__Task requirements__
Copy each line below that includes "lifts".

(Parts and joints as JSON)
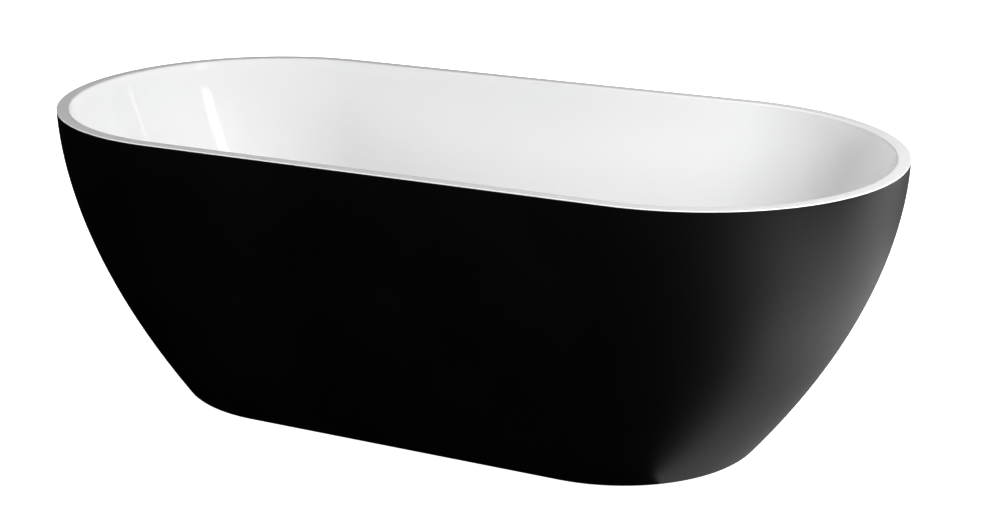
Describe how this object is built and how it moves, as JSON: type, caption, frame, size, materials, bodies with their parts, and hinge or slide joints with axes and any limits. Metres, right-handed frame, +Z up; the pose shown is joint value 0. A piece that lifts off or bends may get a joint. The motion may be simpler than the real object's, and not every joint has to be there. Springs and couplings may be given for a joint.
{
  "type": "freestanding bathtub",
  "caption": "Oval double-skinned bathtub: white basin in a flared black shell, on a steel frame with screw feet, push-to-open waste, slot overflow and low trap.",
  "frame": {"origin": "on the floor, under the middle of the tub", "axes": "+X along the tub, +Y across it away from the overflow side, +Z up"},
  "size_m": [1.7, 0.8, 0.57],
  "materials": {
    "outer_acrylic": "satin",
    "inner_acrylic": "gloss",
    "plywood": "raw",
    "galvanised_tube": "galvanised",
    "bracket_steel": "galvanised",
    "zinc_screw": "yellow zinc",
    "zinc_nut": "bright zinc",
    "zinc_stud": "bright zinc",
    "black_nylon": "moulded",
    "chrome_brass": "polished",
    "silicone_white": "matte",
    "black_rubber": "matte",
    "white_pp": "moulded",
    "grey_pp": "moulded",
    "hose_pp": "moulded",
    "brass": "machined",
    "spring_steel": "drawn",
    "clip_steel": "rolled"
  },
  "bodies": {
    "tub": {"outer_shell": "outer_acrylic", "inner_shell": "inner_acrylic", "base_board": "plywood", "frame_rail_front": "galvanised_tube", "frame_rail_back": "galvanised_tube", "end_crossbar_left": "galvanised_tube", "end_crossbar_right": "galvanised_tube", "mid_crossbar_left": "galvanised_tube", "mid_crossbar_right": "galvanised_tube", "board_screws": "zinc_screw", "skirt_brackets": "bracket_steel", "bracket_screws": "zinc_screw", "foot_weld_nuts": "zinc_nut", "foot_lock_nuts": "zinc_nut", "waste_flange": "chrome_brass", "waste_washer_top": "silicone_white", "waste_washer_bottom": "black_rubber", "waste_tee": "white_pp", "click_cartridge": "brass", "click_spring": "spring_steel", "overflow_trim": "chrome_brass", "overflow_gasket": "black_rubber", "overflow_body": "white_pp", "overflow_screws": "chrome_brass", "overflow_hose": "hose_pp", "hose_clips": "clip_steel", "trap_body": "white_pp", "trap_inlet_nut": "grey_pp", "trap_outlet_nut": "grey_pp", "trap_washers": "black_rubber", "outlet_elbow": "white_pp"},
    "plug": {"plug_cap": "chrome_brass", "plug_seal": "black_rubber", "plug_plunger": "brass"},
    "foot_1": {"foot_pad_1": "black_nylon"},
    "stud_1": {"foot_stud_1": "zinc_stud"},
    "foot_2": {"foot_pad_2": "black_nylon"},
    "stud_2": {"foot_stud_2": "zinc_stud"},
    "foot_3": {"foot_pad_3": "black_nylon"},
    "stud_3": {"foot_stud_3": "zinc_stud"},
    "foot_4": {"foot_pad_4": "black_nylon"},
    "stud_4": {"foot_stud_4": "zinc_stud"}
  },
  "joints": [
    {"name": "plug_lift", "type": "slide", "parent": "tub", "child": "plug", "axis": [0, 0, 1], "range_m": [0, 0.01], "deforming": ["click_spring"]},
    {"name": "foot_1_height", "type": "slide", "parent": "tub", "child": "foot_1", "axis": [0, 0, 1], "range_m": [-0.0245, 0.0105]},
    {"name": "foot_1_turn", "type": "hinge", "parent": "foot_1", "child": "stud_1", "pos_m": [-0.43, -0.184, 0.04], "axis": [0, 0, 1], "range_deg": [-5040, 2160]},
    {"name": "foot_2_height", "type": "slide", "parent": "tub", "child": "foot_2", "axis": [0, 0, 1], "range_m": [-0.0245, 0.0105]},
    {"name": "foot_2_turn", "type": "hinge", "parent": "foot_2", "child": "stud_2", "pos_m": [-0.43, 0.184, 0.04], "axis": [0, 0, 1], "range_deg": [-5040, 2160]},
    {"name": "foot_3_height", "type": "slide", "parent": "tub", "child": "foot_3", "axis": [0, 0, 1], "range_m": [-0.0245, 0.0105]},
    {"name": "foot_3_turn", "type": "hinge", "parent": "foot_3", "child": "stud_3", "pos_m": [0.43, -0.184, 0.04], "axis": [0, 0, 1], "range_deg": [-5040, 2160]},
    {"name": "foot_4_height", "type": "slide", "parent": "tub", "child": "foot_4", "axis": [0, 0, 1], "range_m": [-0.0245, 0.0105]},
    {"name": "foot_4_turn", "type": "hinge", "parent": "foot_4", "child": "stud_4", "pos_m": [0.43, 0.184, 0.04], "axis": [0, 0, 1], "range_deg": [-5040, 2160]}
  ],
  "couplings": [
    {"joint": "foot_1_turn", "follows": "foot_1_height", "rad_per_m": 3590.4},
    {"joint": "foot_2_turn", "follows": "foot_2_height", "rad_per_m": 3590.4},
    {"joint": "foot_3_turn", "follows": "foot_3_height", "rad_per_m": 3590.4},
    {"joint": "foot_4_turn", "follows": "foot_4_height", "rad_per_m": 3590.4}
  ]
}
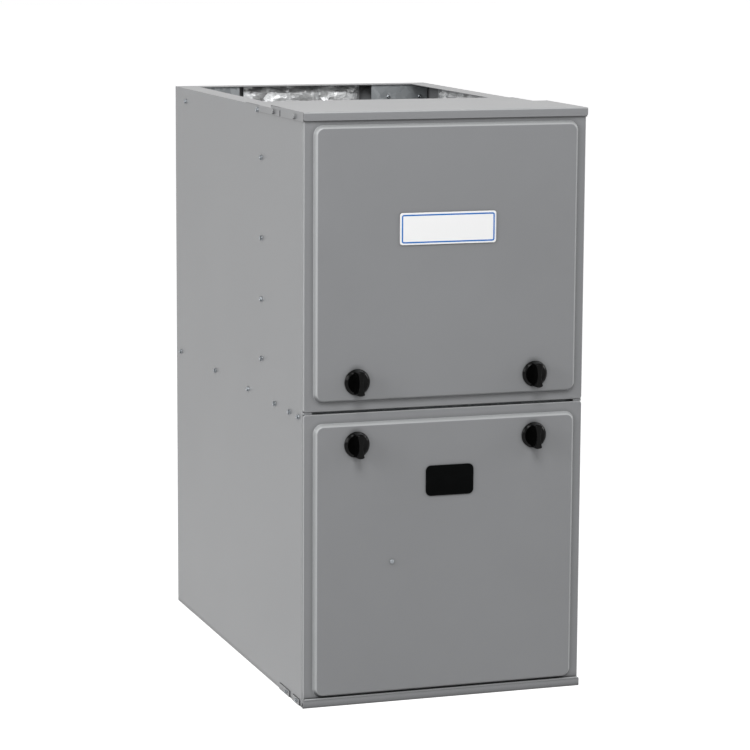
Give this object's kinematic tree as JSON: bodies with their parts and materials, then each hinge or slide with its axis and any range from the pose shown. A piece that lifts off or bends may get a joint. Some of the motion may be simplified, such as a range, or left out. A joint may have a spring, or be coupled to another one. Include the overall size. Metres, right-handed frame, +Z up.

__Task solution__
Describe how this object is built and how it moves, as JSON: type, caption, frame, size, materials, bodies with their parts, and hinge or slide joints with axes and any limits. Metres, right-handed frame, +Z up; the pose shown is joint value 0. A piece that lifts off or bends may get a joint. The motion may be simpler than the real object's, and not every joint has to be there. Springs and couplings may be given for a joint.
Give this object's kinematic tree as JSON: bodies with their parts and materials, then each hinge or slide with its axis and any range from the pose shown. A piece that lifts off or bends may get a joint. Some of the motion may be simplified, such as a range, or left out. A joint may have a spring, or be coupled to another one. Include the overall size. Metres, right-handed frame, +Z up.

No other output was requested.